Conclusion, this is a quality set of holds which will be inspiring to both climbers and competitors... of Climb-It

If you are looking for a crimpy challenge then you would be served by the Erosions from Climb It. This series of bright pink original shapes that will remind you that gravity can be a precious gift or a curse! The route I worked on was a nice low traverse demanding more flexibility and balance than strength (I like those!). When set up as such, the Erosions are already challenging.

The stress on your fingers is not necessarily risking injury but your joints will get a work out. There is never quite enough space on the grips to place more then a knuckle's worth of finger. On the other hand, the texture is very nice (although, rock has been roughin' up my finger tips and maybe I'm being nicer than usual). The finish is nice to stick on without feeling like you might over-exfoliate your skin if you fall.

Then, the boys decided to play on the 45... Based on the fact that my 'squeeze' power had already been tested on the 30, I chose to watch and laugh... If I was you I'd do the same (see the video) ;).

  • Very versatile holds, they make for some interesting pinches
  • Good range of sizes from M to 2XL, where are the bolt on feet?

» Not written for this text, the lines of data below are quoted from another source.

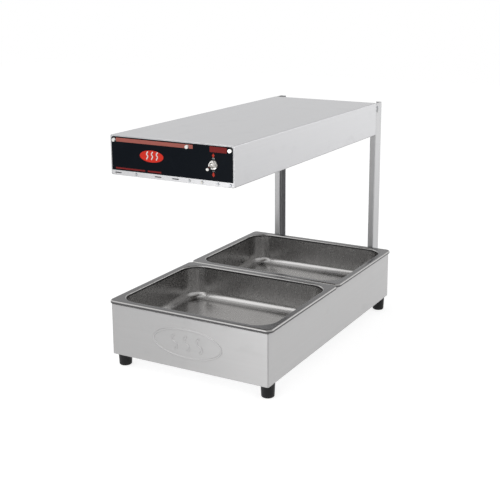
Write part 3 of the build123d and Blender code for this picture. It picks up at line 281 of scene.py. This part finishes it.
def zinc_plate():
    """Clear zinc on small steel parts: bluish and straw patches, tool marks and brighter edges."""
    bluish, straw = (0.43, 0.445, 0.47), (0.47, 0.45, 0.40)
    plate = Finish("zinc_plate", metallic=1.0)
    patches = plate.noise(240.0, 3.0).between(0.40, 0.70)
    marks = plate.noise(1500.0, 3.0)
    tone = 0.86 + marks * 0.16 + plate.edge_band(0.0003) * 0.12
    plate.set(base_color=plate.shaded(plate.mixed(patches, bluish, straw), tone),
              roughness=0.26 + marks * 0.16)
    plate.bumped(marks, strength=0.15, distance=0.00005, edge=0.00025)
    return plate.material


def bright_nickel():
    """Nickel on the switch and the panel screws: turned rings about the switch, scratches and a soft edge."""
    plate = Finish("bright_nickel", metallic=1.0)
    from_axis = (plate.axis("X", SWITCH.x) ** 2.0 + plate.axis("Z", SWITCH.z) ** 2.0) ** 0.5
    rings = (from_axis * 16000.0).sine() * 0.5 + 0.5
    scratches = plate.noise(1.0, 3.0, (900.0, 2600.0, 5200.0)).between(0.58, 0.72)
    tone = 0.93 + rings * 0.05 + plate.noise(300.0) * 0.06
    plate.set(base_color=plate.shaded((0.72, 0.71, 0.69), tone),
              roughness=0.13 + rings * 0.06 + scratches * 0.12)
    plate.bumped(rings * 0.4 + scratches, strength=0.08, distance=0.00004, edge=0.0003)
    return plate.material


def foot_rubber():
    """Moulded black rubber: fine pitting, uneven blackness and pale dust where it meets the counter."""
    black, dusty = (0.012, 0.012, 0.013), (0.075, 0.072, 0.068)
    rubber = Finish("foot_rubber", specular_ior_level=0.22)
    pits = rubber.noise(1300.0, 3.0)
    patches = rubber.noise(130.0, 3.0)
    dust = (1 - rubber.axis("Z").between(0.0, 0.007)) * patches.between(0.30, 0.75)
    rubber.set(base_color=rubber.mixed(dust * 0.45, rubber.shaded(black, 0.75 + patches * 0.6), dusty),
               roughness=0.40 + pits * 0.12 + dust * 0.25)
    rubber.bumped(pits, strength=0.30, distance=0.00008)
    return rubber.material


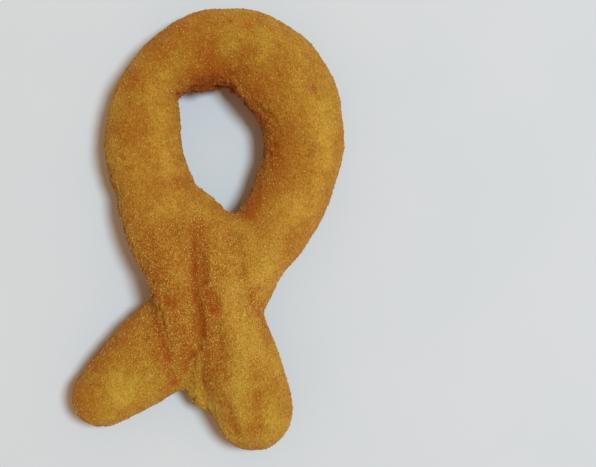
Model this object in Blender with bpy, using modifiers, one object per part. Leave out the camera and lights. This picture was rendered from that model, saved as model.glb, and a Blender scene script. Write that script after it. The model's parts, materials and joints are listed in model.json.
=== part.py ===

  • Some of the larger holds should really have pre drilled screw holes
  • Cleaning the incuts with a tooth brush is a real pain... takes some time
From the video you'll see a bunch of fails... but the faces and the different body positions are worth a second freeze frame look. Four guys, one set of holds and a lot of unbolting... once Pantera came on Noodles hit the move from the 45 and the rest followed; but that was three hours into the session... enjoy our pain :)


EvilJelloMan said...

How do these compare to the Project Kreases, also shaped by Louie?

ntmb said...

They're much nicer on the fingers, not so dangerous or sharp. They're smoother, a little rounder, but just as much fun to play with.